>> begin Records provided

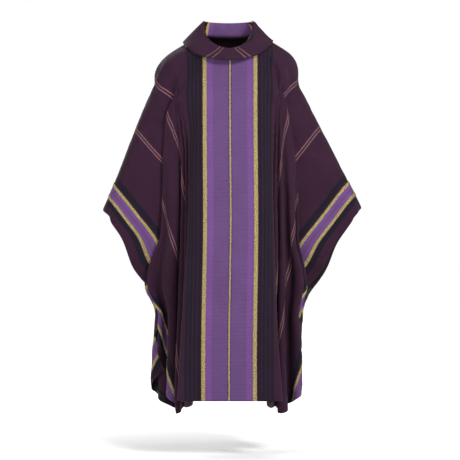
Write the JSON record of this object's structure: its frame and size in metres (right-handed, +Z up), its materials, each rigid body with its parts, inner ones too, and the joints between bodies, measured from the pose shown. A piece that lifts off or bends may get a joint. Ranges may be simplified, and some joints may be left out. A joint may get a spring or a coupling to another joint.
{
  "type": "chasuble",
  "caption": "Full poncho-cut church vestment of striped cloth with a ribbed centre orphrey, gold galloons, banded sleeve ends and a turned-over cowl collar.",
  "frame": {"origin": "base of the wearer's neck, on the centre line, where the garment rests on the shoulders", "axes": "+Z up, +X to the viewer's right seen from the front, the front faces -Y"},
  "size_m": [0.9406, 0.552, 1.3648],
  "materials": {
    "plum_cloth": "matt twill wool blend, dark plum with woven pinstripes",
    "violet_ribbon": "fine cross-ribbed violet",
    "gold_galloon": "metallic gold braid",
    "dark_lining": "smooth dark lining"
  },
  "bodies": {
    "root": {"front_cloth": "plum_cloth", "back_cloth": "plum_cloth", "front_orphrey": "violet_ribbon", "front_orphrey_galloon_left": "gold_galloon", "front_orphrey_galloon_right": "gold_galloon", "front_orphrey_centre_braid": "gold_galloon", "back_orphrey": "violet_ribbon", "back_orphrey_galloon_left": "gold_galloon", "back_orphrey_galloon_right": "gold_galloon", "back_orphrey_centre_braid": "gold_galloon", "left_sleeve_band": "violet_ribbon", "left_band_inner_galloon": "gold_galloon", "left_band_outer_galloon": "gold_galloon", "left_sleeve_facing": "dark_lining", "right_sleeve_band": "violet_ribbon", "right_band_inner_galloon": "gold_galloon", "right_band_outer_galloon": "gold_galloon", "right_sleeve_facing": "dark_lining", "front_hem_facing": "dark_lining", "back_hem_facing": "dark_lining", "collar_outer": "plum_cloth", "collar_interlining": "dark_lining", "collar_under": "dark_lining", "neck_binding": "dark_lining"}
  },
  "joints": []
}
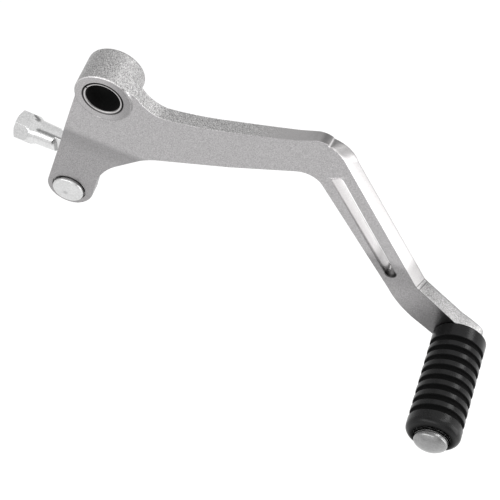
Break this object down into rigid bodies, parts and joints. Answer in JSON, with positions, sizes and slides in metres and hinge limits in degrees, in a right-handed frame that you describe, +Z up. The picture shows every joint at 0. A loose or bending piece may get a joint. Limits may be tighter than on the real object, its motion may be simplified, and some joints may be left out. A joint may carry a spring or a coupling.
{
  "type": "motorcycle gear shift lever",
  "caption": "Machined aluminium gear shift lever with a bushed pivot hub, a slotted cranked arm, a rubber toe peg and a ball-jointed rod end on its ear.",
  "frame": {"origin": "centre of the pivot bore at the outer end of the hub", "axes": "+X towards the toe peg, +Y along the pivot bore towards the machine, +Z up"},
  "size_m": [0.1918, 0.0799, 0.1072],
  "materials": {
    "arm_aluminium": "bead-blasted satin, fine grain",
    "bush_steel": "bright end ring over a dark sliding liner",
    "stud_steel": "bright zinc plate, turned head",
    "rod_end_plated": "bright zinc plate",
    "seat_plastic": "natural moulded liner",
    "cap_steel": "pressed and plated",
    "boot_rubber": "matt moulded rubber",
    "peg_aluminium": "turned and polished dome",
    "peg_rubber": "satin moulded ribs"
  },
  "bodies": {
    "lever": {"lever_arm": "arm_aluminium", "pivot_bush": "bush_steel", "ball_stud": "stud_steel", "peg_pin": "peg_aluminium", "peg_rubber": "peg_rubber"},
    "boot": {"dust_boot": "boot_rubber"},
    "rod_end": {"rod_end_body": "rod_end_plated", "ball_seat": "seat_plastic", "socket_cap": "cap_steel"}
  },
  "joints": [
    {"name": "rod_swing", "type": "hinge", "parent": "lever", "child": "boot", "pos_m": [-0.0196, 0.02185, -0.0586], "axis": [0, 1, 0], "continuous": true},
    {"name": "rod_tilt", "type": "hinge", "parent": "boot", "child": "rod_end", "pos_m": [-0.0196, 0.02185, -0.0586], "axis": [0, 0, 1], "range_deg": [-2, 22], "deforming": ["dust_boot"]}
  ]
}
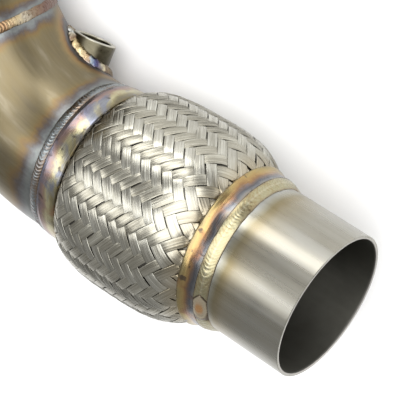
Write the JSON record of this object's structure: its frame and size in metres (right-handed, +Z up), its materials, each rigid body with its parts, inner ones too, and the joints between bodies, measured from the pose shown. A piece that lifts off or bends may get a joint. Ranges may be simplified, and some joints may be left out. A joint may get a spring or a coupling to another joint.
{
  "type": "exhaust downpipe",
  "caption": "Bent exhaust downpipe with a braided flex coupling, a plain outlet stub, a sensor bung and a clamp flange at its inlet.",
  "frame": {"origin": "centre of the bounding box's base, on the surface the pipe lies on", "axes": "+Z up as the pipe lies on its side, +X along the flex coupling towards the outlet stub, +Y towards the inlet flange"},
  "size_m": [0.3008, 0.1721, 0.1063],
  "materials": {
    "stub_steel": "satin brushed stainless steel tube with a straw heat band at the weld",
    "tinted_steel": "satin stainless steel with bronze, gold and blue heat tint",
    "flange_steel": "turned stainless steel",
    "collar_steel": "pressed stainless steel, gold heat tint",
    "weld_metal": "rippled weld bead with straw, blue and copper heat tint",
    "braid_steel": "woven stainless steel wire ribbons",
    "bellows_steel": "thin bright stainless steel",
    "liner_steel": "dull stainless steel strip",
    "bung_steel": "satin turned steel"
  },
  "bodies": {
    "inlet_side": {"outer_braid": "braid_steel", "bellows": "bellows_steel", "interlock_liner": "liner_steel", "inlet_collar": "collar_steel", "inlet_weld": "weld_metal", "elbow": "tinted_steel", "sensor_bung": "bung_steel", "bung_weld": "weld_metal", "upper_weld": "weld_metal", "upper_pipe": "tinted_steel", "flange_weld": "weld_metal", "inlet_flange": "flange_steel"},
    "outlet_side": {"outlet_collar": "collar_steel", "outlet_weld": "weld_metal", "outlet_stub": "stub_steel"}
  },
  "joints": [
    {"name": "flex_bend", "type": "hinge", "parent": "inlet_side", "child": "outlet_side", "pos_m": [0.04845, -0.0343, 0.05322], "axis": [-0.1216, -0.1379, 0.9829], "range_deg": [-6, 6], "stiffness_Nm_per_rad": 30, "deforming": ["outer_braid", "bellows", "interlock_liner"]}
  ]
}
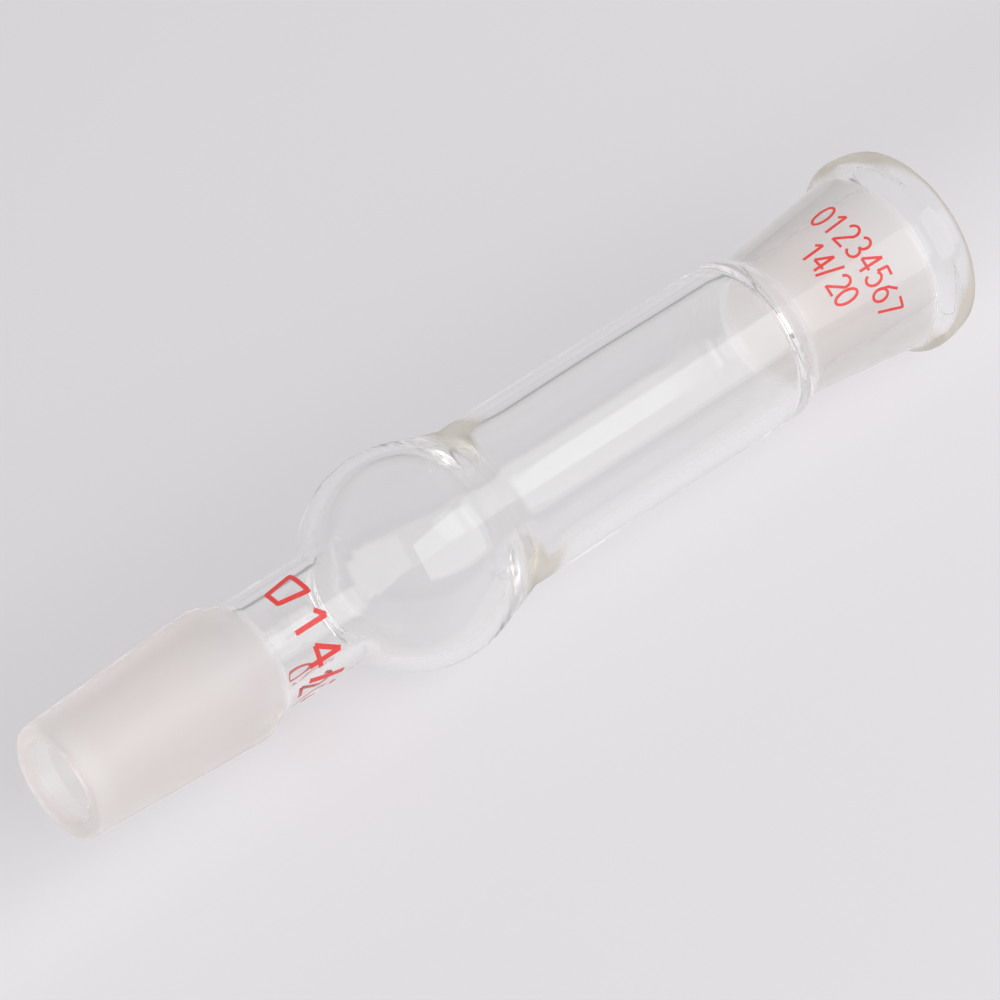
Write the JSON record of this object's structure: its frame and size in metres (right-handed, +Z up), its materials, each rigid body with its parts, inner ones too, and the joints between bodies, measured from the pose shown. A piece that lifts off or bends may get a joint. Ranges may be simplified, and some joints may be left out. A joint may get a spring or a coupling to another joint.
{
  "type": "drying tube",
  "caption": "Straight glass drying tube: ground taper plug, narrow neck, round bulb, straight barrel and a lipped taper socket, lying on its side.",
  "frame": {"origin": "centre of the box at floor level, under the middle of the tube's length", "axes": "+X from the plug towards the socket, +Z up; the tube's own axis leans 0.40 degrees down towards the socket, because the lip is narrower than the bulb"},
  "size_m": [0.1131, 0.0228, 0.0228],
  "materials": {
    "clear_glass": "clear borosilicate glass, ground matt on the plug's taper and inside the socket"
  },
  "bodies": {
    "root": {"drying_tube": "clear_glass"}
  },
  "joints": []
}
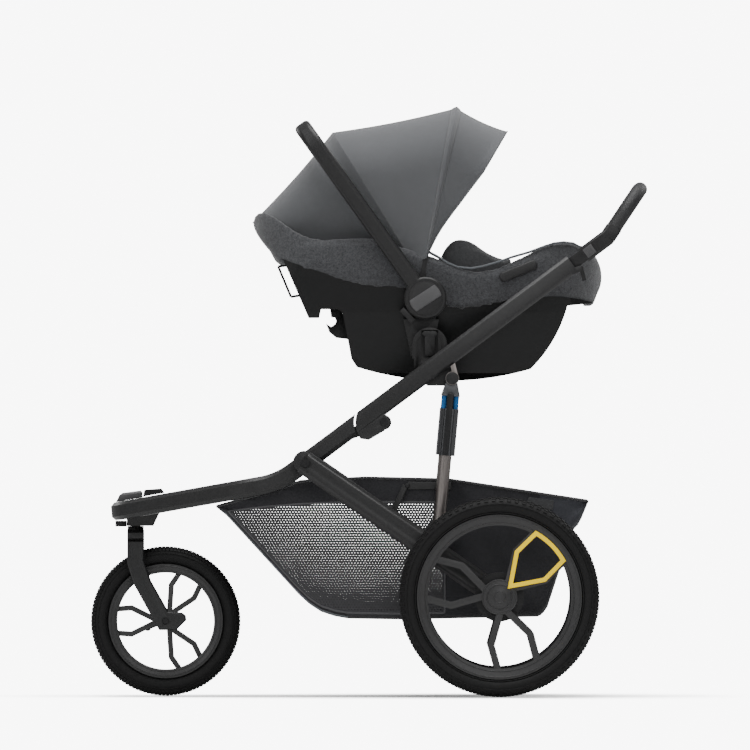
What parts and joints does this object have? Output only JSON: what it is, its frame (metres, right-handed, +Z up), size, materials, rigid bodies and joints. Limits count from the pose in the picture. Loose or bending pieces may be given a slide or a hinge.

>> end Records provided

§ **What this task involves**
Write out every entry exactly as given.

§ **Written answer**
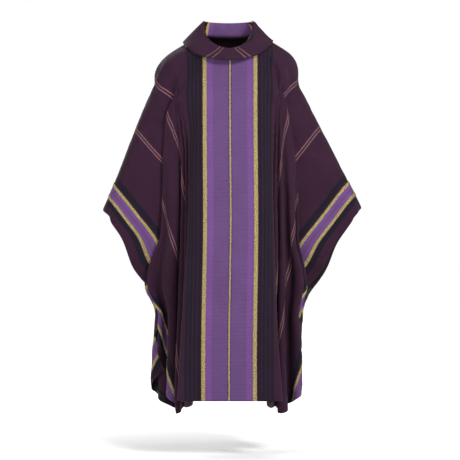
Write the JSON record of this object's structure: its frame and size in metres (right-handed, +Z up), its materials, each rigid body with its parts, inner ones too, and the joints between bodies, measured from the pose shown. A piece that lifts off or bends may get a joint. Ranges may be simplified, and some joints may be left out. A joint may get a spring or a coupling to another joint.
{
  "type": "chasuble",
  "caption": "Full poncho-cut church vestment of striped cloth with a ribbed centre orphrey, gold galloons, banded sleeve ends and a turned-over cowl collar.",
  "frame": {"origin": "base of the wearer's neck, on the centre line, where the garment rests on the shoulders", "axes": "+Z up, +X to the viewer's right seen from the front, the front faces -Y"},
  "size_m": [0.9406, 0.552, 1.3648],
  "materials": {
    "plum_cloth": "matt twill wool blend, dark plum with woven pinstripes",
    "violet_ribbon": "fine cross-ribbed violet",
    "gold_galloon": "metallic gold braid",
    "dark_lining": "smooth dark lining"
  },
  "bodies": {
    "root": {"front_cloth": "plum_cloth", "back_cloth": "plum_cloth", "front_orphrey": "violet_ribbon", "front_orphrey_galloon_left": "gold_galloon", "front_orphrey_galloon_right": "gold_galloon", "front_orphrey_centre_braid": "gold_galloon", "back_orphrey": "violet_ribbon", "back_orphrey_galloon_left": "gold_galloon", "back_orphrey_galloon_right": "gold_galloon", "back_orphrey_centre_braid": "gold_galloon", "left_sleeve_band": "violet_ribbon", "left_band_inner_galloon": "gold_galloon", "left_band_outer_galloon": "gold_galloon", "left_sleeve_facing": "dark_lining", "right_sleeve_band": "violet_ribbon", "right_band_inner_galloon": "gold_galloon", "right_band_outer_galloon": "gold_galloon", "right_sleeve_facing": "dark_lining", "front_hem_facing": "dark_lining", "back_hem_facing": "dark_lining", "collar_outer": "plum_cloth", "collar_interlining": "dark_lining", "collar_under": "dark_lining", "neck_binding": "dark_lining"}
  },
  "joints": []
}
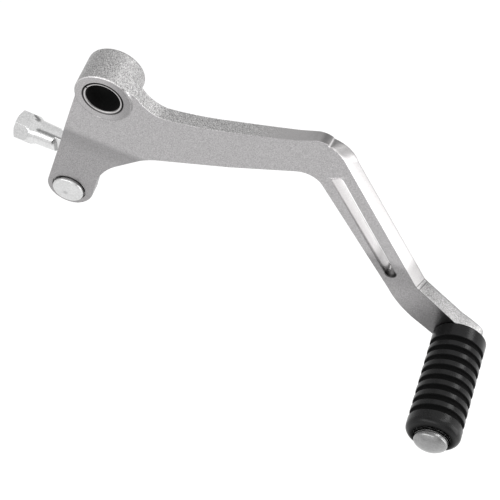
Break this object down into rigid bodies, parts and joints. Answer in JSON, with positions, sizes and slides in metres and hinge limits in degrees, in a right-handed frame that you describe, +Z up. The picture shows every joint at 0. A loose or bending piece may get a joint. Limits may be tighter than on the real object, its motion may be simplified, and some joints may be left out. A joint may carry a spring or a coupling.
{
  "type": "motorcycle gear shift lever",
  "caption": "Machined aluminium gear shift lever with a bushed pivot hub, a slotted cranked arm, a rubber toe peg and a ball-jointed rod end on its ear.",
  "frame": {"origin": "centre of the pivot bore at the outer end of the hub", "axes": "+X towards the toe peg, +Y along the pivot bore towards the machine, +Z up"},
  "size_m": [0.1918, 0.0799, 0.1072],
  "materials": {
    "arm_aluminium": "bead-blasted satin, fine grain",
    "bush_steel": "bright end ring over a dark sliding liner",
    "stud_steel": "bright zinc plate, turned head",
    "rod_end_plated": "bright zinc plate",
    "seat_plastic": "natural moulded liner",
    "cap_steel": "pressed and plated",
    "boot_rubber": "matt moulded rubber",
    "peg_aluminium": "turned and polished dome",
    "peg_rubber": "satin moulded ribs"
  },
  "bodies": {
    "lever": {"lever_arm": "arm_aluminium", "pivot_bush": "bush_steel", "ball_stud": "stud_steel", "peg_pin": "peg_aluminium", "peg_rubber": "peg_rubber"},
    "boot": {"dust_boot": "boot_rubber"},
    "rod_end": {"rod_end_body": "rod_end_plated", "ball_seat": "seat_plastic", "socket_cap": "cap_steel"}
  },
  "joints": [
    {"name": "rod_swing", "type": "hinge", "parent": "lever", "child": "boot", "pos_m": [-0.0196, 0.02185, -0.0586], "axis": [0, 1, 0], "continuous": true},
    {"name": "rod_tilt", "type": "hinge", "parent": "boot", "child": "rod_end", "pos_m": [-0.0196, 0.02185, -0.0586], "axis": [0, 0, 1], "range_deg": [-2, 22], "deforming": ["dust_boot"]}
  ]
}
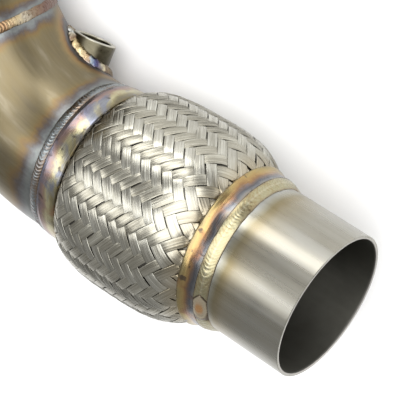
Write the JSON record of this object's structure: its frame and size in metres (right-handed, +Z up), its materials, each rigid body with its parts, inner ones too, and the joints between bodies, measured from the pose shown. A piece that lifts off or bends may get a joint. Ranges may be simplified, and some joints may be left out. A joint may get a spring or a coupling to another joint.
{
  "type": "exhaust downpipe",
  "caption": "Bent exhaust downpipe with a braided flex coupling, a plain outlet stub, a sensor bung and a clamp flange at its inlet.",
  "frame": {"origin": "centre of the bounding box's base, on the surface the pipe lies on", "axes": "+Z up as the pipe lies on its side, +X along the flex coupling towards the outlet stub, +Y towards the inlet flange"},
  "size_m": [0.3008, 0.1721, 0.1063],
  "materials": {
    "stub_steel": "satin brushed stainless steel tube with a straw heat band at the weld",
    "tinted_steel": "satin stainless steel with bronze, gold and blue heat tint",
    "flange_steel": "turned stainless steel",
    "collar_steel": "pressed stainless steel, gold heat tint",
    "weld_metal": "rippled weld bead with straw, blue and copper heat tint",
    "braid_steel": "woven stainless steel wire ribbons",
    "bellows_steel": "thin bright stainless steel",
    "liner_steel": "dull stainless steel strip",
    "bung_steel": "satin turned steel"
  },
  "bodies": {
    "inlet_side": {"outer_braid": "braid_steel", "bellows": "bellows_steel", "interlock_liner": "liner_steel", "inlet_collar": "collar_steel", "inlet_weld": "weld_metal", "elbow": "tinted_steel", "sensor_bung": "bung_steel", "bung_weld": "weld_metal", "upper_weld": "weld_metal", "upper_pipe": "tinted_steel", "flange_weld": "weld_metal", "inlet_flange": "flange_steel"},
    "outlet_side": {"outlet_collar": "collar_steel", "outlet_weld": "weld_metal", "outlet_stub": "stub_steel"}
  },
  "joints": [
    {"name": "flex_bend", "type": "hinge", "parent": "inlet_side", "child": "outlet_side", "pos_m": [0.04845, -0.0343, 0.05322], "axis": [-0.1216, -0.1379, 0.9829], "range_deg": [-6, 6], "stiffness_Nm_per_rad": 30, "deforming": ["outer_braid", "bellows", "interlock_liner"]}
  ]
}
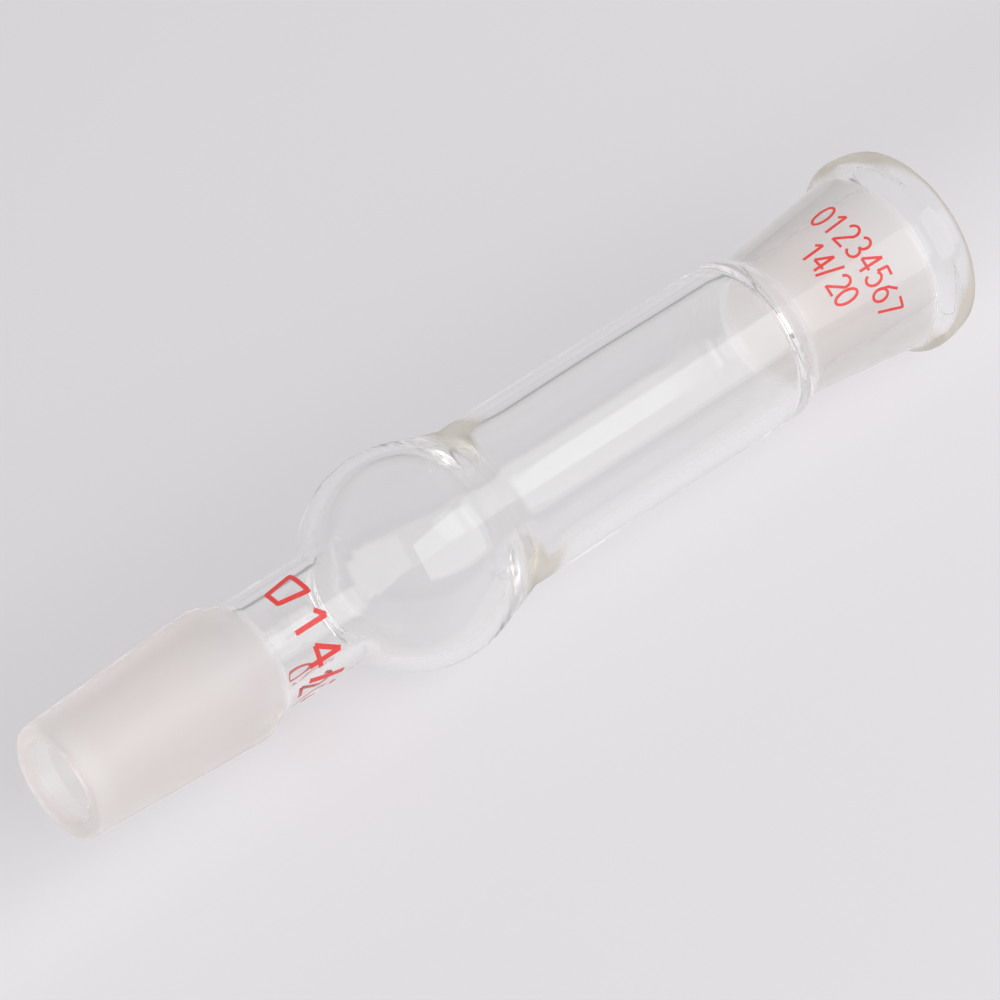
Write the JSON record of this object's structure: its frame and size in metres (right-handed, +Z up), its materials, each rigid body with its parts, inner ones too, and the joints between bodies, measured from the pose shown. A piece that lifts off or bends may get a joint. Ranges may be simplified, and some joints may be left out. A joint may get a spring or a coupling to another joint.
{
  "type": "drying tube",
  "caption": "Straight glass drying tube: ground taper plug, narrow neck, round bulb, straight barrel and a lipped taper socket, lying on its side.",
  "frame": {"origin": "centre of the box at floor level, under the middle of the tube's length", "axes": "+X from the plug towards the socket, +Z up; the tube's own axis leans 0.40 degrees down towards the socket, because the lip is narrower than the bulb"},
  "size_m": [0.1131, 0.0228, 0.0228],
  "materials": {
    "clear_glass": "clear borosilicate glass, ground matt on the plug's taper and inside the socket"
  },
  "bodies": {
    "root": {"drying_tube": "clear_glass"}
  },
  "joints": []
}
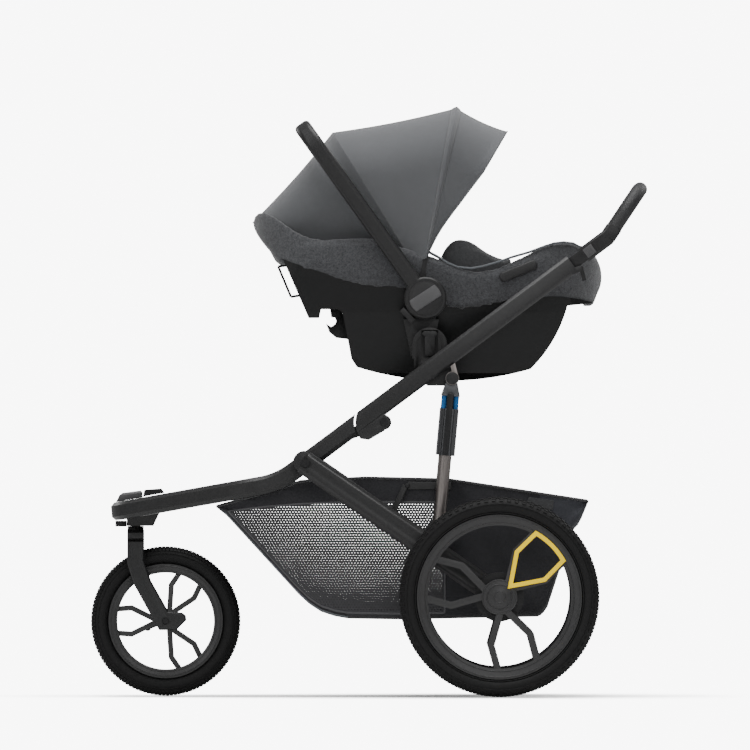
What parts and joints does this object have? Output only JSON: what it is, its frame (metres, right-handed, +Z up), size, materials, rigid bodies and joints. Limits count from the pose in the picture. Loose or bending pieces may be given a slide or a hinge.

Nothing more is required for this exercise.